If you choose to mix Zoroastrianism with Deleuzianism, you should not make things unnecessarily complicated and confusing. ;-)
Ahura is existence as such, but it's also a title usually given to deities (as in designating something as divine). Mazda is wisdom and "the mind". Ahura is the fact that existence is sacred, the universe is sacred, and Mazda is our capacity to think which we as Zoroastrians worship and celebrate.
Dino // is also deeply fascinated with Deleuzianism
Von: Daniel Samani
Gesendet: 18:20 Montag, 15.August 2011
Betreff: Re: AW: [Ushta] Meaning of Asha
Then we might be in disagreement. It's cause lies point to something not durable (as in low probability, low relevance, low effectiveness or destructiveness) that makes them unattractive. Could you define what you mean by real? To me something real is something part of the actual or virtual world. If it's not part of these worlds it can be classified unreal (can anything be classified unreal?).

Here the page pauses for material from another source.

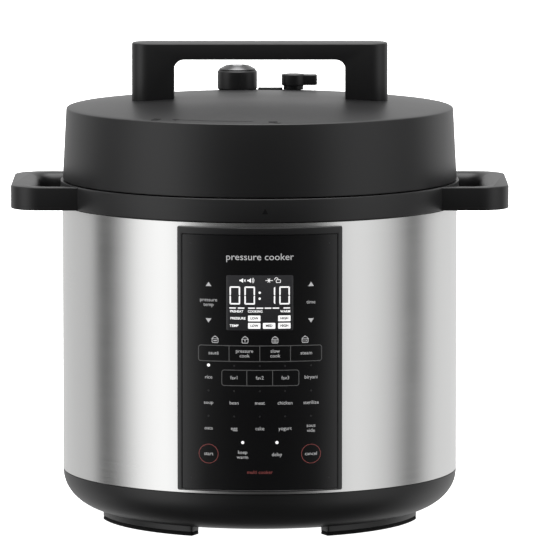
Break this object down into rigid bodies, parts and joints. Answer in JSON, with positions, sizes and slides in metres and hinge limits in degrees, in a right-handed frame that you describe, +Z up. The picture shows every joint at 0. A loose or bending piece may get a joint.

How does we distinguish what is real from that which is not? Why not distinguish what is actual from what is virtual. And what in this world that are durable. That's my 50 cent.
Side note: Isn't the actual world Ahura and the virtual world Mazda?
15 aug 2011 kl. 17:48 skrev Special Kain
Forget about Gilles Deleuze for a moment.
Druj is that which isn't real. Lies exist, but they refer to something that isn't true. The liar exists, his words exist, his words reach your ears, and so on - the whole process actually takes place and is 100% real. But not that something that the lie refers to. For example, the liar tells you that rabbits can fly, his statement exists. But there are no rabbits with wings. They don't exist, they are not real.